Celui qui vient à moi n'aura plus faim, celui qui croit en moi n'aura plus jamais soif. Que signifie « aller à lui, croire en lui » ? C'est ici que s'enracine tout le cœur du discours. Il ne s'agit pas de rien recevoir de Jésus, mais de découvrir que tout ce qu'il avait, je l'ai moi aussi.

Ce que voulait Jésus, c'était que les êtres humains découvrent qu'on pouvait vivre dans une perspective différente, qu'atteindre la plénitude humaine signifiait découvrir ce qu'est Dieu en chacun et qu'une fois découvert ce don total (Vie), nous répondions comme a répondu Jésus.

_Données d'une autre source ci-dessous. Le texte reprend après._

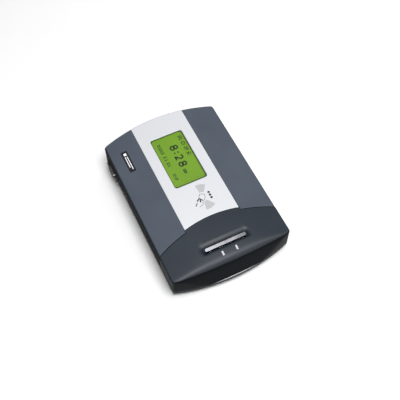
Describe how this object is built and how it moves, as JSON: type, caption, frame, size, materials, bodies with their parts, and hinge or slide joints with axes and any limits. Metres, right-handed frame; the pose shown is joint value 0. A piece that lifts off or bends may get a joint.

Ce que propose Jésus va contre toute logique rationnelle. Ce qu'il nous dit c'est que le pain qui donne vie n'est pas le pain qu'on reçoit et qui se mange, mais le pain qui se donne. Si tu te convertis et deviens le même pain que lui, ce don se convertira en Vie.

Jésus n'invite pas à chercher la perfection elle-même, sinon à développer la capacité de se donner soi-même. S'il recherche sa perfection, l'homme édifie son propre piédestal pour y placer son faux moi. Il n'y a qu'en se donnant qu'il dépassera son individualisme égoïste et atteindra unité et plénitude.

 

Méditation-contemplation


Avoir faim ou avoir soif est une grande métaphore appliquée à la vie spirituelle

La vie spirituelle aussi a besoin d'être alimentée.

 

Jean présente Jésus comme la nourriture qui donne Vie.

Pour qu'il nous alimente, il me faut le manger et le boire.

Mais il faut surtout que je l'assimile

Pour découvrir en moi ce qui lui a donné cette Vie-là, à Lui.

 

Cette Vie-là est la vie même de Dieu qui nous a été communiquée.

Comme Jésus, nous avons à la découvrir

Et la laisser nous traverser depuis le plus profond de l'être.

Cette Vie-là est un don, mais il nous faut l'accepter personnellement.